Il prendra dans L’ Action française la défense de Gide bassement attaqué par Massis. Les livres qu’il aimait le mieux, les meilleurs livres qu’il ait écrits sont d’ un genre particulier, le genre qu’on peut appeler «essais» comme Montaigne ou «cahiers» comme Péguy. On ne s’est peut-être pas suffisamment aperçu qu’ il s’ agit de la même chose, c’est-à-dire de la libre expression d’ un esprit et d’ une sensibilité qui réagissent devant les mille problèmes de la vie. Y entrent aussi bien une philosophie, la poésie, les arts que les moeurs, la cuisine, les modes et ces lumières qu’il nomma un jour comme les deux astres rayonnants de toute existence bien comprise, le goût du pain et le sourire féminin.

Parmi son oeuvre immense qui comprend 130 titres et plus de 9000 articles, il faut faire une place à part à l’extraordinaire série des Souvenirs. Bien loin d’y trouver une invective déchaînée ou une résurrection du passé, on se divertit à y voir défiler un Hugo, un Gambetta, un Charcot, un Clémenceau, et beaucoup de moindres seigneurs restitués avec la précision d’un entomologiste et la verve féroce d’un dompteur. Voici M. de Freycinet «triste comme un étui à lorgnettes», Jules Ferry «taciturne derrière son gros nez» et la reine Victoria montant un grand escalier «avec une majesté et un effort rotulien visibles». Voici Renan «gobeur éperdu dont la pensée inconsistante est une prière perpétuelle à Saint-Décevant». Voici Briand surnommé «la Gouape» et taxé de «vanitorgueilleux», dont le «regard d’eau sale» abrite un «crapaud endormi» et qui traîne un «passé de fumier» comme un foetus «traîne un placenta difforme et contaminé»…
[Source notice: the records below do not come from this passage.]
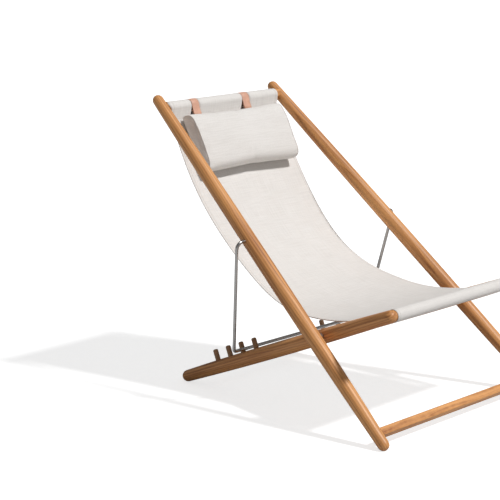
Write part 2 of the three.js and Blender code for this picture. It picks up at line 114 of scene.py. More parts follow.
# ---------- mesh helpers ----------
def new_piece(name, verts, faces, material, body=None, smooth=True):
    mesh = bpy.data.meshes.new(name)
    mesh.from_pydata([tuple(v) for v in verts], [], faces)
    mesh.validate()
    mesh.update()
    if smooth:
        mesh.polygons.foreach_set("use_smooth", [True] * len(mesh.polygons))
    piece = bpy.data.objects.new(name, mesh)
    bpy.context.scene.collection.objects.link(piece)
    mesh.materials.append(material)
    if body:
        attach(piece, body)
    return piece


def bake_modifiers(piece):
    """Turns the piece's modifiers into its mesh."""
    graph = bpy.context.evaluated_depsgraph_get()
    mesh = bpy.data.meshes.new_from_object(piece.evaluated_get(graph))
    piece.modifiers.clear()
    piece.data = mesh


def grid_faces(rows, columns, wrap_rows=False, wrap_columns=False):
    """Quads of a rows x columns grid of points, numbered row by row."""
    faces = []
    for i in range(rows if wrap_rows else rows - 1):
        for j in range(columns if wrap_columns else columns - 1):
            i2 = (i + 1) % rows
            j2 = (j + 1) % columns
            faces.append((i * columns + j, i * columns + j2, i2 * columns + j2, i2 * columns + j))
    return faces


def smoothstep(low, high, value):
    t = min(max((value - low) / (high - low), 0.0), 1.0)
    return t * t * (3 - 2 * t)


def bump(low, high, value):
    """0 at low and high, and 1 halfway between them."""
    t = min(max((value - low) / (high - low), 0.0), 1.0)
    return math.sin(math.pi * t) ** 2


# ---------- shader helpers ----------
def group_tree(name, inputs, outputs):
    """A shader node group with its sockets. Each input is (name, type, default)."""
    tree = bpy.data.node_groups.new(name, "ShaderNodeTree")
    for socket_name, kind, default in inputs:
        socket = tree.interface.new_socket(socket_name, in_out="INPUT", socket_type=kind)
        if default is not None:
            socket.default_value = default
    for socket_name, kind in outputs:
        tree.interface.new_socket(socket_name, in_out="OUTPUT", socket_type=kind)
    source = tree.nodes.new("NodeGroupInput")
    sink = tree.nodes.new("NodeGroupOutput")
    return tree, source, sink


def place_group(tree, group, **values):
    node = tree.nodes.new("ShaderNodeGroup")
    node.node_tree = group
    for key, value in values.items():
        node.inputs[key.replace("_", " ")].default_value = value
    return node


def math_node(tree, operation, a, b=None, clamp=False):
    node = tree.nodes.new("ShaderNodeMath")
    node.operation = operation
    node.use_clamp = clamp
    for index, value in enumerate((a, b)):
        if value is None:
            continue
        if isinstance(value, (int, float)):
            node.inputs[index].default_value = value
        else:
            tree.links.new(value, node.inputs[index])
    return node.outputs[0]


def mix_colors(tree, factor, a, b):
    node = tree.nodes.new("ShaderNodeMix")
    node.data_type = "RGBA"
    for index, value in ((0, factor), (6, a), (7, b)):
        if isinstance(value, (int, float, tuple)):
            node.inputs[index].default_value = value
        else:
            tree.links.new(value, node.inputs[index])
    return node.outputs[2]


def remap(tree, value, from_low, from_high, to_low, to_high):
    node = tree.nodes.new("ShaderNodeMapRange")
    node.inputs["From Min"].default_value = from_low
    node.inputs["From Max"].default_value = from_high
    node.inputs["To Min"].default_value = to_low
    node.inputs["To Max"].default_value = to_high
    tree.links.new(value, node.inputs["Value"])
    return node.outputs["Result"]


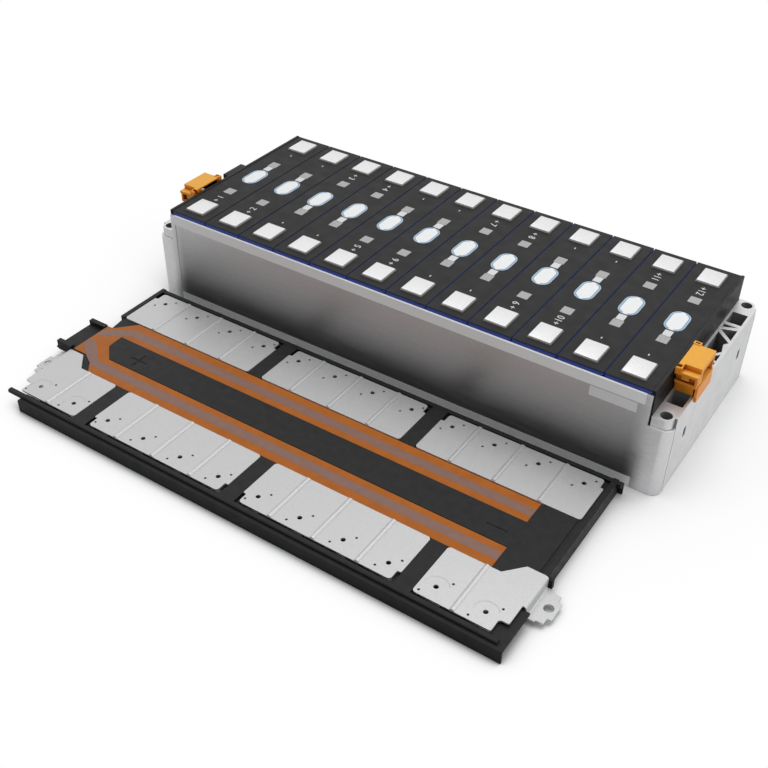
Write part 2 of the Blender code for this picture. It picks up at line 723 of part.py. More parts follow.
def outer_busbar(lean):
    """The busbar at the right end. A flare folds down to a stepped tab with the bolt hole."""
    first = CELL_COUNT - 2
    left = cell_x(first) - PITCH / 2 + BAR_GAP / 2
    tab = COVER_PLACE + TAB_HALF
    outline = [(left, -BAR_OUT), (WAIST_AT - WAIST_CUT, -BAR_OUT),
               (WAIST_AT - WAIST_CUT, -WAIST_FROM), (WAIST_AT, -WAIST_FROM), (WAIST_AT, -tab)]
    turns = [BAR_CORNER, 0.0015, 0.0025, 0.0015, 0]
    near, far = [], []
    for reach, shoulder in TAB_STEPS:
        side = tab - shoulder
        near += [(unfolded(reach), -side)]
        far += [(unfolded(reach), -2 * COVER_PLACE + side)]
    steps = []
    for k, (x, y) in enumerate(near):
        steps += [(near[k - 1][0], y), (x, y)] if k else [(x, y)]
    back = []
    for k, (x, y) in enumerate(far):
        back += [(far[k - 1][0], y), (x, y)] if k else [(x, y)]
    outline += steps + back[::-1]
    turns += [0.0008] * (len(steps) + len(back))
    outline += [(FOLD_AT + FOLD_LENGTH, -2 * COVER_PLACE + tab), (FOLD_AT + FOLD_LENGTH / 2,
                -FLARE_IN), (FLARE_END, -FLARE_IN), (FLARE_START, -BAR_IN), (left, -BAR_IN)]
    turns += [0, 0, 0.001, 0.001, BAR_CORNER]
    holes = [hole for number in (first, first + 1)
             for hole in hole_set(number, -1, OUTER_AWAY, lean)]
    holes.append(circle(unfolded(END_MIDDLE), -COVER_PLACE, TAB_HOLE, 16))
    flat = plate("flat_pattern", rounded(outline, turns), BAR_FLOOR, TRAY_TOP)
    drill(flat, holes, BAR_FLOOR, TRAY_TOP)
    bar = piece("outer_bar", folded(shaped_mesh(flat)))
    join(bar, beads(first, first + 1, -BAR_OUT, -BAR_IN))
    return shaped_mesh(bar)


def outer_busbars():
    """Both outer busbars. The small holes lean the same way on either, so only they differ."""
    on_tray(piece("right", outer_busbar(1)), "busbar_near_4", "busbar_aluminium")
    on_tray(piece("left", mirrored(outer_busbar(-1), 0)), "busbar_near_1", "busbar_aluminium")


def flex_outline(margin=0.0):
    """The flexible circuit in plan: two strips that meet in a head at the left end."""
    start = -FLEX_START
    head = FLEX_IN * 1.38
    turn = -FLEX_START + (FLEX_OUT - FLEX_MOUTH)
    inner = -FLEX_START + FLEX_MOUTH + 0.0015
    return [(start, -head), (start, FLEX_MOUTH), (start + 0.007, FLEX_MOUTH),
            (turn + 0.005, FLEX_OUT), (FLEX_END, FLEX_OUT), (FLEX_END, FLEX_IN),
            (inner, FLEX_IN), (inner + 0.001, -0.001),
            (inner + FLEX_IN, -FLEX_IN), (FLEX_END, -FLEX_IN), (FLEX_END, -FLEX_OUT),
            (start + HEAD_LONG, -FLEX_OUT), (start + HEAD_BEND, -head)]


def flex_circuit():
    floor = PLATE_TOP + FIT
    flex = plate("flex", flex_outline(), floor, floor + FLEX_THICK)
    on_tray(flex, "flex_circuit", "flex_orange")


def rail_profile(side):
    """Rail along one long side of the tray, as (y, z), round at its outer edge."""
    top = TRAY_TOP - 0.0004
    out = RAIL_IN + RAIL_THICK
    rail = [(RAIL_IN, PLATE_FLOOR), (RAIL_IN, top), (out, top), (out, PLATE_FLOOR)]
    return [(side * y, z) for y, z in rounded(rail, [0, 0, RAIL_ROUND, 0])]


def skirt_profile(side):
    """Flat ledge beside the rail, and the skirt that stands under it."""
    inside = RAIL_IN + 0.0006
    skirt = [(inside, LEDGE_FLOOR), (inside, LEDGE_TOP), (TRAY_HALF - 0.0007, LEDGE_TOP),
             (TRAY_HALF, LEDGE_TOP - 0.0007), (TRAY_HALF, 0), (TRAY_HALF - SKIRT_THICK, 0),
             (TRAY_HALF - SKIRT_THICK, LEDGE_FLOOR)]
    return [(side * y, z) for y, z in skirt]


def gutter_profile(side):
    """The step down from the upper level of the tray to the lower one beside the rail."""
    wall = STEP_AT - TRAY_PLATE
    gutter = [(wall - 0.001, PLATE_FLOOR), (wall - 0.001, PLATE_TOP), (STEP_AT, PLATE_TOP),
              (STEP_AT, LEDGE_TOP), (RAIL_IN + 0.001, LEDGE_TOP), (RAIL_IN + 0.001, LEDGE_FLOOR),
              (wall, LEDGE_FLOOR), (wall, PLATE_FLOOR)]
    return [(side * y, z) for y, z in gutter]


def corner_floor():
    """The same step at the right end, under the waist of the outer busbar."""
    front = -RAIL_IN - 0.001
    back = -TAB_FROM - FIT
    wall = TRAY_PLATE
    floor = box("corner_floor", CORNER_AT - wall, SKIRT_RIGHT, front, back, LEDGE_FLOOR, LEDGE_TOP)
    side = box("corner_side", CORNER_AT - wall, CORNER_AT, -STEP_AT + 0.0005, back + 0.001,
               LEDGE_FLOOR + 0.001, PLATE_TOP)
    inner = box("corner_back", CORNER_AT - wall, WALL_FACE, back - wall / 2, back + 0.001,
                LEDGE_FLOOR + 0.0005, PLATE_TOP)
    return floor, side, inner


def fold_walls():
    """End walls of the tray where an outer busbar folds down over them."""
    reach = FOLD_AT + FOLD_RADIUS - BAR_THICK / 2 - FIT
    top = TRAY_TOP - BAR_THICK - FOLD_RADIUS
    right = box("fold_wall_right", WALL_FACE, reach, -TAB_FROM - FIT, -FLARE_IN - 0.003,
                LEDGE_FLOOR, top)
    left = box("fold_wall_left", -reach, -WALL_FACE + 0.003, -TAB_FROM - FIT, -FLARE_IN - 0.003,
               LEDGE_FLOOR, top)
    return right, left


def lands():
    """Cross lands between neighbouring busbars."""
    half = BAR_GAP / 2 - FIT
    deep = STEP_AT - TRAY_PLATE / 2
    profile = [(BAR_IN - 0.0002, PLATE_TOP - 0.001), (BAR_IN - 0.0002, LAND_TOP),
               (RAIL_IN + 0.001, LAND_TOP), (RAIL_IN + 0.001, LEDGE_TOP - 0.001),
               (deep, LEDGE_TOP - 0.001), (deep, PLATE_TOP - 0.001)]
    made = []
    for side, edges in ((1, (4, 8)), (-1, (2, 6, 10))):
        for edge in edges:
            x = (edge - CELL_COUNT / 2) * PITCH
            outline = [(side * y, z) for y, z in profile]
            made.append(along_x("land", outline, x - half, x + half))
    return as_one("lands", made)


def centre_land():
    """The raised middle of the tray, inside the flexible circuit and wide past its end."""
    gap = FIT * 1.5
    inner = -FLEX_START + FLEX_MOUTH + 0.0015 + gap
    past = FLEX_END + gap
    inside = FLEX_IN - gap
    wide = FLEX_OUT
    wall = WALL_FACE - LAND_GROOVE
    return [(inner, inside), (inner + 0.001, -0.001), (inner + inside, -inside), (past, -inside),
            (past, -wide), (FLARE_START - 0.0006, -wide), (FLARE_END - 0.0004, -FLARE_IN + FIT * 2),
            (wall, -FLARE_IN + FIT * 2), (wall, wide), (past, wide), (past, inside)]


def signs():
    """A sunk plus and minus in the middle of the tray."""
    half = SIGN_THICK / 2
    long = SIGN_LONG / 2
    z0, z1 = LAND_TOP - SIGN_DEEP, LAND_TOP + 0.01
    plus = [(-half, -long), (half, -long), (half, -half), (long, -half), (long, half),
            (half, half), (half, long), (-half, long), (-half, half), (-long, half),
            (-long, -half), (-half, -half)]
    middle = -0.0025
    made = [plate("plus", [(x - SIGN_PLACE, y + middle) for x, y in plus], z0, z1)]
    made.append(box("minus", SIGN_PLACE, SIGN_PLACE + SIGN_LONG, middle - half, middle + half,
                    z0, z1))
    return as_one("signs", made)


def tray_walls():
    """End walls of the tray. Each stops short of the tab of its outer busbar."""
    top = TRAY_TOP - 0.0002
    right = box("right_wall", WALL_FACE, WALL_OUT, -FLARE_IN + 0.0004, RAIL_OUT, 0, top)
    hook = box("hook", WALL_FACE + 0.002, WALL_OUT + 0.004, -FLARE_IN + 0.0005,
               -FLARE_IN + 0.004, top - 0.013, top - 0.004)
    left = box("left_wall", -WALL_OUT, -WALL_FACE, BAR_IN, RAIL_OUT, 0, top)
    return right, hook, left


def chute():
    """The trough at the left end that leads the flexible circuit to its plug."""
    floor = PLATE_TOP - CHUTE_DROP
    root = -WALL_FACE + 0.004
    near = -FLEX_MOUTH - FIT * 10
    far = FLEX_MOUTH + FIT
    bottom = box("chute_floor", -CHUTE_REACH, root, near, far, floor, floor + CHUTE_FLOOR)
    near_lip = box("chute_near", -CHUTE_REACH + 0.002, -FLEX_START - 0.001, near,
                   near + CHUTE_WALL, floor - 0.001, TRAY_TOP + CHUTE_LIP)
    far_lip = box("chute_far", -CHUTE_REACH, -FLEX_START - 0.001, far - CHUTE_WALL, far,
                  floor - 0.001, TRAY_TOP)
    step = box("chute_step", -FLEX_START - 0.0015, root, near, far, floor + 0.0005, PLATE_TOP)
    return bottom, near_lip, far_lip, step


def busbar_tray():
    """Moulded tray: a stepped plate with a window for each terminal, rails, skirts and lands."""
    y = STEP_AT - TRAY_PLATE / 2
    plan = [(-WALL_FACE - 0.001, y), (-WALL_FACE - 0.001, BAR_IN - 0.001),
            (-WALL_FACE + 0.002, FLEX_MOUTH), (-WALL_FACE + 0.002, -TAB_FROM),
            (-CORNER_AT, -TAB_FROM), (-CORNER_AT, -y), (CORNER_AT - 0.001, -y),
            (CORNER_AT - 0.001, -TAB_FROM), (WALL_FACE + 0.001, -TAB_FROM), (WALL_FACE + 0.001, y)]
    windows = []
    for number in range(CELL_COUNT):
        for side in (-1, 1):
            windows.append([(cell_x(number) + x, y)
                            for x, y in terminal_outline(side, WINDOW_MARGIN)])
    tray = plate("tray", plan, PLATE_FLOOR, PLATE_TOP)
    join(tray, along_x("near_gutter", gutter_profile(-1), -SKIRT_LEFT, CORNER_AT - 0.0005))
    join(tray, along_x("far_gutter", gutter_profile(1), -WALL_FACE - 0.001, WALL_FACE + 0.001))
    for part in corner_floor() + fold_walls():
        join(tray, part)
    drill(tray, windows, LEDGE_FLOOR, PLATE_TOP)
    join(tray, along_x("near_skirt", skirt_profile(-1), -SKIRT_LEFT, SKIRT_RIGHT))
    join(tray, along_x("far_skirt", skirt_profile(1), -WALL_OUT + 0.001, SKIRT_RIGHT))
    join(tray, along_x("near_rail", rail_profile(-1), -WALL_OUT, SKIRT_RIGHT - RAIL_SHORT))
    join(tray, along_x("far_rail", rail_profile(1), -WALL_OUT + 0.0015, SKIRT_RIGHT - 0.0005))
    for part in tray_walls() + chute():
        join(tray, part)
    join(tray, lands())
    join(tray, plate("centre_land", centre_land(), PLATE_TOP - 0.001, LAND_TOP))
    cut(tray, signs())
    on_tray(tray, "busbar_tray", "black_plastic")


PIECES, TOOLS = start()
cells()
top_sheets()
vent_films()
bottom_sheet()
end_walls()
side_plates()
end_plates()
cover_bases()
cover_lids()
terminal_nuts()
sensing_socket()
for place, (first_cell, last_cell) in enumerate(((0, 3), (4, 7), (8, 11))):
    busbar(f"busbar_far_{place + 1}", first_cell, last_cell, 1)
for place, (first_cell, last_cell) in enumerate(((2, 5), (6, 9))):
    busbar(f"busbar_near_{place + 2}", first_cell, last_cell, -1)
outer_busbars()
flex_circuit()
busbar_tray()
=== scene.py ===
# %% [markdown]
# # A battery module and its busbar tray
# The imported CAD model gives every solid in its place. This lesson dresses it: it rounds edges that
# catch the light, shapes the covers further, adds thin printed and pressed details, and gives each
# material its surface. Everything is in metres, Z is up, and the module stands on the plane z = 0.

# %% Load the frame
import math

import bpy
from mathutils import Matrix, Vector


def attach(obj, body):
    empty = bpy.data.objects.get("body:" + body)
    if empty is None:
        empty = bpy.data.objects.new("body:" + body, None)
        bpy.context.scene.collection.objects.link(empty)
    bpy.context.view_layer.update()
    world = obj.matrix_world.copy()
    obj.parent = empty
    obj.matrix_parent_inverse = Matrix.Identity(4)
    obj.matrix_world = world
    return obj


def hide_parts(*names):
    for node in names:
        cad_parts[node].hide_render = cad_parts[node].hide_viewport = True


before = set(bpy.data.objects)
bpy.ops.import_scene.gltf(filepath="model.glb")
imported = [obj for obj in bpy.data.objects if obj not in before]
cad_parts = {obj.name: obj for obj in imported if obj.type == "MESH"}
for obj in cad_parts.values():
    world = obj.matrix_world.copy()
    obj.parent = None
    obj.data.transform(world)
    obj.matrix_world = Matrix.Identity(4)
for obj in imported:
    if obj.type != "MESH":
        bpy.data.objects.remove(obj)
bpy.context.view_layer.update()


def in_mm(corners):
    return [[round(value * 1000, 1) for value in corner] for corner in corners]


# %% [markdown]
# ## Selecting and finishing
# Operators act on whatever is selected, and a freshly loaded frame is selected all over. Data
# could be changed directly instead, but operators are what a hand at the screen uses, so the first
# helpers put the selection in order. The last one finishes a piece: its place goes into its mesh,
# it gets its material, and it is tied to the one rigid body of this model.

# %% Helpers for selecting and finishing a piece


def take(*pieces):
    """Leave edit mode, and select only these pieces."""
    if bpy.context.object and bpy.context.object.mode != "OBJECT":
        bpy.ops.object.mode_set(mode="OBJECT")
    bpy.ops.object.select_all(action="DESELECT")
    for piece in pieces:
        piece.select_set(True)
    bpy.context.view_layer.objects.active = pieces[0]


def pick(piece, kind, wanted):
    """Select the vertices, edges or faces of a piece for which wanted(element) holds."""
    take(piece)
    bpy.ops.object.mode_set(mode="EDIT")
    bpy.ops.mesh.select_mode(type=kind)
    bpy.ops.mesh.select_all(action="DESELECT")
    bpy.ops.object.mode_set(mode="OBJECT")
    mesh = piece.data
    elements = {"VERT": mesh.vertices, "EDGE": mesh.edges, "FACE": mesh.polygons}[kind]
    for element in elements:
        element.select = bool(wanted(element))
    bpy.ops.object.mode_set(mode="EDIT")


def settle(piece):
    """Put the place, turn and size of a piece into its mesh."""
    take(piece)
    bpy.ops.object.transform_apply(location=True, rotation=True, scale=True)


def finish_piece(piece, material, slot, *nodes):
    """Settle a piece, give it its material, and hide the CAD nodes that it stands for."""
    settle(piece)
    piece.data.materials.clear()
    piece.data.materials.append(material)
    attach(piece, "root")
    if nodes:
        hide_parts(*nodes)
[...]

Mais Léon Daudet sait aussi que les grands hommes ne sont pas grands en tout ni tout le temps et que tel médecin fameux dont l’ esprit éclaire le siècle dans son art devient un incroyable niais en politique. A la pointe du combat national avec toutes ses passions et du combat littéraire pendant plus de quarante ans, il a donné l’ exemple de la plus magnifique indépendance dans le monde des lettres si souvent plat, indépendance à l’égard de tout, des pouvoirs, des gouvernements, de l’église, de ses alliés et de ses amis. Il disait ce qu’il pensait, il agissait comme il l’entendait sans jamais se laisser arrêter par rien. Il lui est arrivé de se tromper comme il est humain ! Bien des pages des Souvenirs ont été écrites à une époque où Léon Daudet, catholique et royaliste, était aussi antisémite. Cependant, même au plus fort de la bataille, il sent le danger et précise où il va. Dans les premières pages d’Au temps de Judas, il écrit: «Persécuter Israël serait impolitique et odieux». Plus tard il dira que les juifs ne sont pas responsables du désordre où il voit la France. Pour lui le mal tient dans un seul mot: démocratie.

 

Léon Daudet a su néanmoins laisser venir à lui bien des voix de toutes parts, pareilles à ces «paroles gelées» de Rabelais qu’il aimait à citer et qui sont un des grands mythes de la Renaissance. Cette époque d’ ailleurs n’ était- elle pas la sienne ? Deux livres parus récemment, Léon Daudet le dernier imprécateur et le recueil de ses Souvenirs et polémiques, viennent à point nous le rappeler. L’attention passionnée avec laquelle François Broche suit la destinée de son héros, la qualité de son écriture et de son effort de synthèse, la rigueur de son information, font de sa biographie un livre singulièrement attachant et bien approprié à la redécouverte du fils d’ Alphonse.

G. J.

Léon Daudet, Souvenirs et Polémiques, Laffont, 1992.
François Broche, Léon Daudet le dernier imprécateur, Laffont, 1992.